私たちの身体に必要とされる微量ミネラルの鉄分は、成人男性では約1mg、女性では約0.8mgを1日の生活で失われると言われています。
緑黄色野菜の代表格として知られる「ほうれん草」は、ビタミン、ミネラルが豊富に含まれているので、失われた鉄分を補うにはおすすめの食材です。
最近では、あくも少なくて柔らかい生でも食べられるサラダ用ほうれん草もあるので、日頃の食事から効率の良い栄養補給に努めましょう。
意外と知られていない種類
ほうれん草には、葉肉が薄くやわらかくて甘味があり、おひたしで食べられてきた「東洋種」と、葉が丸くて肉厚で炒め物などに向く「西洋種」があります。
現在では、この2種類を掛け合わせて、れぞれの長所を合わせ持った「交雑種」が主流となっています。

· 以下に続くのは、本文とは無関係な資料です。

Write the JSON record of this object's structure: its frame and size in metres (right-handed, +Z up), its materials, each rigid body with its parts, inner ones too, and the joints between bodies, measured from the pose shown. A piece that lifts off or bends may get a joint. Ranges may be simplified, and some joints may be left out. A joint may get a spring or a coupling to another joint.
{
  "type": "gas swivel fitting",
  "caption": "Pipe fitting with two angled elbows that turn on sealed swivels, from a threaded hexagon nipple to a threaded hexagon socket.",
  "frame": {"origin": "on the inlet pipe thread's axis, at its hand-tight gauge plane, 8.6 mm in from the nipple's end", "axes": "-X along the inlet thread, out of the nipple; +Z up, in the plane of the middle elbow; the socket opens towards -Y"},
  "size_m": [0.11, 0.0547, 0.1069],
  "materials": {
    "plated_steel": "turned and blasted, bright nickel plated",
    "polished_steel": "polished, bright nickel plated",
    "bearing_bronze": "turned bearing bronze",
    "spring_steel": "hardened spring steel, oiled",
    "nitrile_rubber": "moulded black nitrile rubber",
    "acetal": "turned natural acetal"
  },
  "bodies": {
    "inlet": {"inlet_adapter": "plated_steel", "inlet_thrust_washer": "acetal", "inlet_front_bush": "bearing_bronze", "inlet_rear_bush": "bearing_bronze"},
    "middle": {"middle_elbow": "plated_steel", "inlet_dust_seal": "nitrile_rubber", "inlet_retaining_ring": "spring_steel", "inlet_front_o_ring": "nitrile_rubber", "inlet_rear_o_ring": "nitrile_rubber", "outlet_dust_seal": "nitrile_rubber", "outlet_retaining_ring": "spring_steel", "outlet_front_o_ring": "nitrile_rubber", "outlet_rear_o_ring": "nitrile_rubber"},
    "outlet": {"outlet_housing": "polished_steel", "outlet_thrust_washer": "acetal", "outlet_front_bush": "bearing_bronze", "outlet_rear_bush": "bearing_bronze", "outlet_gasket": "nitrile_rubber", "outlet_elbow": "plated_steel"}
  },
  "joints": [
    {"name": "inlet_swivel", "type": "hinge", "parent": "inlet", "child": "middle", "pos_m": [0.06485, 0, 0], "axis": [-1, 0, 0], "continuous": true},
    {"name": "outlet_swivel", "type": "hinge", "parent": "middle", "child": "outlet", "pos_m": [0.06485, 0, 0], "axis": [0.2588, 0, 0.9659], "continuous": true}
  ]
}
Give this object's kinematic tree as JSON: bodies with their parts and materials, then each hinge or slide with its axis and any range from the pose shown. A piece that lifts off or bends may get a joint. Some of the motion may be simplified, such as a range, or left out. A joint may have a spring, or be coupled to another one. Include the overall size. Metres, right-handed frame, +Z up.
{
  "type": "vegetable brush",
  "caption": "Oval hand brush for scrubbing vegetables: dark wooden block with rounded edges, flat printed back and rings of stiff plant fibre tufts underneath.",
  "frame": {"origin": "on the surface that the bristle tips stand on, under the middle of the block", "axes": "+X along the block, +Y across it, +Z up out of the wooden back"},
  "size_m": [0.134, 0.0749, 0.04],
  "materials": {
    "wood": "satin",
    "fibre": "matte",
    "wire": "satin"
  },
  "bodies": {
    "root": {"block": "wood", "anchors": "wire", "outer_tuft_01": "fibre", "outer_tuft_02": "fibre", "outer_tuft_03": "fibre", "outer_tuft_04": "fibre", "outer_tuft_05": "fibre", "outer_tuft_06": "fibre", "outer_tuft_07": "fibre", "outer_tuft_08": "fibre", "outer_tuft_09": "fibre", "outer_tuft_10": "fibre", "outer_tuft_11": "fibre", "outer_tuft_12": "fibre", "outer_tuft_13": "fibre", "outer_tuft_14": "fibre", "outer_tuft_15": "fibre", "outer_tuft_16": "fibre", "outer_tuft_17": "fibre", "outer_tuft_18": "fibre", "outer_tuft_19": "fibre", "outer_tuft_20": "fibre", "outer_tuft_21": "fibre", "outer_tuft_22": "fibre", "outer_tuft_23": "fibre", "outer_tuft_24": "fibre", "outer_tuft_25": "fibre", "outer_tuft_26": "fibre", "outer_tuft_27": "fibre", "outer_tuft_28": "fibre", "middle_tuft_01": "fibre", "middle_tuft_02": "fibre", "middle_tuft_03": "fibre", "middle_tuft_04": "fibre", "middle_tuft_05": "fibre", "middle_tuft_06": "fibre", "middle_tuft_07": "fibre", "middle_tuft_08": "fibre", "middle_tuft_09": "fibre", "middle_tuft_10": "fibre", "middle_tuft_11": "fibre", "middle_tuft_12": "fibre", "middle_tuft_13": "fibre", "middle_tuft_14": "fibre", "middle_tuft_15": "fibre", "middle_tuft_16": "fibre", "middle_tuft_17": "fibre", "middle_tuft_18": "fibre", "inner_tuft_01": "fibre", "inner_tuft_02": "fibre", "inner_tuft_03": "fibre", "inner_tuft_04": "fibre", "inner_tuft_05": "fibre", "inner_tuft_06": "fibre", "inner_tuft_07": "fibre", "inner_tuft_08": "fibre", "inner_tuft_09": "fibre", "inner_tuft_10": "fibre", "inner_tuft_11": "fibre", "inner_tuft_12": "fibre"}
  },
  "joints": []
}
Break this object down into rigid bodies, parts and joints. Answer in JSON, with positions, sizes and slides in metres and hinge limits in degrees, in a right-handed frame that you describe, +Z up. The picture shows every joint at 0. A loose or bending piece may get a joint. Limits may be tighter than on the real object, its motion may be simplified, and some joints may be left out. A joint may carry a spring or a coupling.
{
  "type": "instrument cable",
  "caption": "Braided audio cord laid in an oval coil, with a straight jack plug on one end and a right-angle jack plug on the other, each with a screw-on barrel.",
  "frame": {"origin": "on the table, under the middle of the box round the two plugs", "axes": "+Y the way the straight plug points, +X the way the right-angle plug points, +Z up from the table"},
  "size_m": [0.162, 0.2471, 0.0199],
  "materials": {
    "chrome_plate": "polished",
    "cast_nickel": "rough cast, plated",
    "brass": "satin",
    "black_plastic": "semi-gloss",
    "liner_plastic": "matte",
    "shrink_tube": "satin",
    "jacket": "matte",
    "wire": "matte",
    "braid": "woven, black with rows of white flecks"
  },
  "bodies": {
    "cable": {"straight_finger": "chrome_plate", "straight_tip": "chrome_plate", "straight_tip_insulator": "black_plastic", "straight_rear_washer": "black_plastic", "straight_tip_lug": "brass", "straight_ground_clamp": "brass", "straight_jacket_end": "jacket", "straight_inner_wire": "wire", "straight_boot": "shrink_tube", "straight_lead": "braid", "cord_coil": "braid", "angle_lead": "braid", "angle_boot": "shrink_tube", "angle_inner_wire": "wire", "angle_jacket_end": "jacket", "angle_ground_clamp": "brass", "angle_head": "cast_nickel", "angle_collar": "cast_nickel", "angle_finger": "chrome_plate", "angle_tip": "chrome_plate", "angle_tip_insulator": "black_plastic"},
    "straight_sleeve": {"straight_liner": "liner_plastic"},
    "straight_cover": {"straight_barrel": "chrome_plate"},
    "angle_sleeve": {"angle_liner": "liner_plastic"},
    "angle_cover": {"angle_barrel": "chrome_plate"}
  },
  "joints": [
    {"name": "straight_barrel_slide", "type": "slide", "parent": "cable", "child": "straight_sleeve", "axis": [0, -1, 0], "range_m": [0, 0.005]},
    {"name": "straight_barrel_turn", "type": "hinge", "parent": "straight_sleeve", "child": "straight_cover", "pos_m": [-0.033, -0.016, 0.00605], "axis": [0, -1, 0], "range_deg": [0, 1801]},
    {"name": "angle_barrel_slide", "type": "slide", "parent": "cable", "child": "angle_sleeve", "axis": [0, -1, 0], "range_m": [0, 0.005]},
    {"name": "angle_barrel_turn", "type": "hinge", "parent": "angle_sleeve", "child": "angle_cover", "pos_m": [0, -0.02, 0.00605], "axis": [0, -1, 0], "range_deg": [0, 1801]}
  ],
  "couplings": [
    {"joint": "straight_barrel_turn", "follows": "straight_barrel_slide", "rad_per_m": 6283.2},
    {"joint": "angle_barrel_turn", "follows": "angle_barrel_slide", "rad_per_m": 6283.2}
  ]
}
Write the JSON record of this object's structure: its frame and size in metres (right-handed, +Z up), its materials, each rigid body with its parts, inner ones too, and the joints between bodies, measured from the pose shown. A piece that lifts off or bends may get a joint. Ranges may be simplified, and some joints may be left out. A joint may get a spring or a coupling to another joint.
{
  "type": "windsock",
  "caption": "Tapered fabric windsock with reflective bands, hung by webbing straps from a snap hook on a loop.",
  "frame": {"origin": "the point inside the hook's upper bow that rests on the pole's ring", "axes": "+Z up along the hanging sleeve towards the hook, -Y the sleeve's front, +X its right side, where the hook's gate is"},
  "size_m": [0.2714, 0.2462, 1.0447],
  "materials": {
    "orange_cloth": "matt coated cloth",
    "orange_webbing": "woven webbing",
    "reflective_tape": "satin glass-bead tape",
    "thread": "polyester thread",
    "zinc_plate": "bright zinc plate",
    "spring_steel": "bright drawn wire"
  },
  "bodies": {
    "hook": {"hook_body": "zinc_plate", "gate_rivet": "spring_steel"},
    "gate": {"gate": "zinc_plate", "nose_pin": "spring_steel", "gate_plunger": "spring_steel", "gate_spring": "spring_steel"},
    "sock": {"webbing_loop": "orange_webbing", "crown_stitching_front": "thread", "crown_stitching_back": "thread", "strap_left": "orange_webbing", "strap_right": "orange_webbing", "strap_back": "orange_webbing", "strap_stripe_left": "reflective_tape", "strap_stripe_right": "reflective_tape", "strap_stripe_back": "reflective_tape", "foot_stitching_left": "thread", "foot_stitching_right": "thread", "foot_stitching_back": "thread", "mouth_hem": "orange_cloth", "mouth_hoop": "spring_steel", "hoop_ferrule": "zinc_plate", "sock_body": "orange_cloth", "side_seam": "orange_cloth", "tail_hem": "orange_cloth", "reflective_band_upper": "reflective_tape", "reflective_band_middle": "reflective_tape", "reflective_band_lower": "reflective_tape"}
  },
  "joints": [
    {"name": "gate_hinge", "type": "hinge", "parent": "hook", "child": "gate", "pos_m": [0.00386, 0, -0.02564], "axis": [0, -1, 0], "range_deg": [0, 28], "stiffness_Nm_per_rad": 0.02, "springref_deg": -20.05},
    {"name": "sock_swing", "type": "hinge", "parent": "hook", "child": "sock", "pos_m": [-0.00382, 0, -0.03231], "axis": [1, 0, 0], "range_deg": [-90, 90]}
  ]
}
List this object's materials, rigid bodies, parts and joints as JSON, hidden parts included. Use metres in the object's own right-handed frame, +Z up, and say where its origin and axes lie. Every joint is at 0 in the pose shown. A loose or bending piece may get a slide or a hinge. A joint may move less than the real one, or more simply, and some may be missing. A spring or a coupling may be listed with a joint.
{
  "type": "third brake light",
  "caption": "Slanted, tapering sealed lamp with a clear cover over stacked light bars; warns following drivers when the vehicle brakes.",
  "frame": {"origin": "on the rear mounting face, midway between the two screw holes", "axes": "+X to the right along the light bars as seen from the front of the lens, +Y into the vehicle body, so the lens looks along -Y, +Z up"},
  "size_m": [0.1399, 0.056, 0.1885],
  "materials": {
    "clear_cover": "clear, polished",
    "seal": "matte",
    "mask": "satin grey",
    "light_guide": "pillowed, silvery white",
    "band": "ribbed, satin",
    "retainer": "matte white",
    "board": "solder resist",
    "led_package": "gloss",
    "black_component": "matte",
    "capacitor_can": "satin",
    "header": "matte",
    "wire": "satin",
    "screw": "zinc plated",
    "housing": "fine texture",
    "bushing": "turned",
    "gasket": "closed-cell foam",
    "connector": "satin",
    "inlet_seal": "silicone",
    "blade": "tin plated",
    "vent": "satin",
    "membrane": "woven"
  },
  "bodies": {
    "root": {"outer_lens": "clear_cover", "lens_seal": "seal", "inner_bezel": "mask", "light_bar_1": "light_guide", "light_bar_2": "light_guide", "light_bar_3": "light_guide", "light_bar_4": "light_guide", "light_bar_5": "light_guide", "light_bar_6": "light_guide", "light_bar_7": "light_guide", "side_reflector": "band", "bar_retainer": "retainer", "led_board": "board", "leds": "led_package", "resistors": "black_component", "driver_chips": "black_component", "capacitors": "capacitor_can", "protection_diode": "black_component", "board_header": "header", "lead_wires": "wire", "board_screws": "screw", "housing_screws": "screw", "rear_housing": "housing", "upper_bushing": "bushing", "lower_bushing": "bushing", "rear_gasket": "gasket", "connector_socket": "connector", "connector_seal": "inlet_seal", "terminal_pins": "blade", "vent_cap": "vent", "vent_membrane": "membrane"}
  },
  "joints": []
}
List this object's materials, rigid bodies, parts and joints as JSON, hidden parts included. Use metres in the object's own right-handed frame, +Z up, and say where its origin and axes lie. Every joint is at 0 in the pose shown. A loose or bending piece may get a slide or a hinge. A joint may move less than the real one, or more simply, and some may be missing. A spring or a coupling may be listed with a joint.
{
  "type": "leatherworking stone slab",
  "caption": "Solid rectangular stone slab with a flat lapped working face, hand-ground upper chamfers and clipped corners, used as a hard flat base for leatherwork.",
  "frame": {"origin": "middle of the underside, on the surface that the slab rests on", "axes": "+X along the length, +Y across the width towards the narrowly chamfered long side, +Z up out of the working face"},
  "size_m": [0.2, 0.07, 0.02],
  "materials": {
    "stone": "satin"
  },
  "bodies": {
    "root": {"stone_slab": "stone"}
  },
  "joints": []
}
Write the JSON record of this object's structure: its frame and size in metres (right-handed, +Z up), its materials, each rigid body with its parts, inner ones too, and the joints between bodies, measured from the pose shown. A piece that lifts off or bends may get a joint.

店頭では、一年中見ることができ、何時でも美味しく食べることができますが、本来の旬は11月~3月頃の寒い時期で、この時期に収穫されたものは糖度や栄養価が高いと言われています。
東西に分かれたその歴史
アフガニスタンやトルコ、イランなどの西アジア地域が起源と言われるほうれん草は、そこから東西に分かれて広まり、それぞれの環境の違いに形や風味が少しずつ変化していき、中国方面に伝わったものは東洋種となり、ヨーロッパへ渡ったものは西洋種となったと言われています。
11世紀頃にスペインで栽培が行われていた西洋種は、16世紀にはヨーロッパ中に広まったと考えられて、7世紀頃に中国へと伝わった東洋種は、16世紀頃に日本へ伝わったと言われています。
林羅山編著書の「新刊多識編」(1631年)には「菠薐」「菠菜」「赤根菜」とほうれん草のことが記されています。
「ポパイ」が注目集める
明治時代には、日本にも欧米から西洋種が伝わりましたが、西洋種はあくが強く土臭いことからあまり好まれませんでした。
現在のようにほうれん草が注目されるようになったのは昭和になってからのことで、第二次世界大戦後にはアニメ「ポパイ」などの影響を受けて、品種改良も進み栄養価の高い野菜として消費が急増していきました。
ほうれん草のあくを取るには、下茹でするのが基本。
熱湯で1~2分茹でたら、冷水にとって素早く冷まして水気を絞り、美味しくいただきましょう。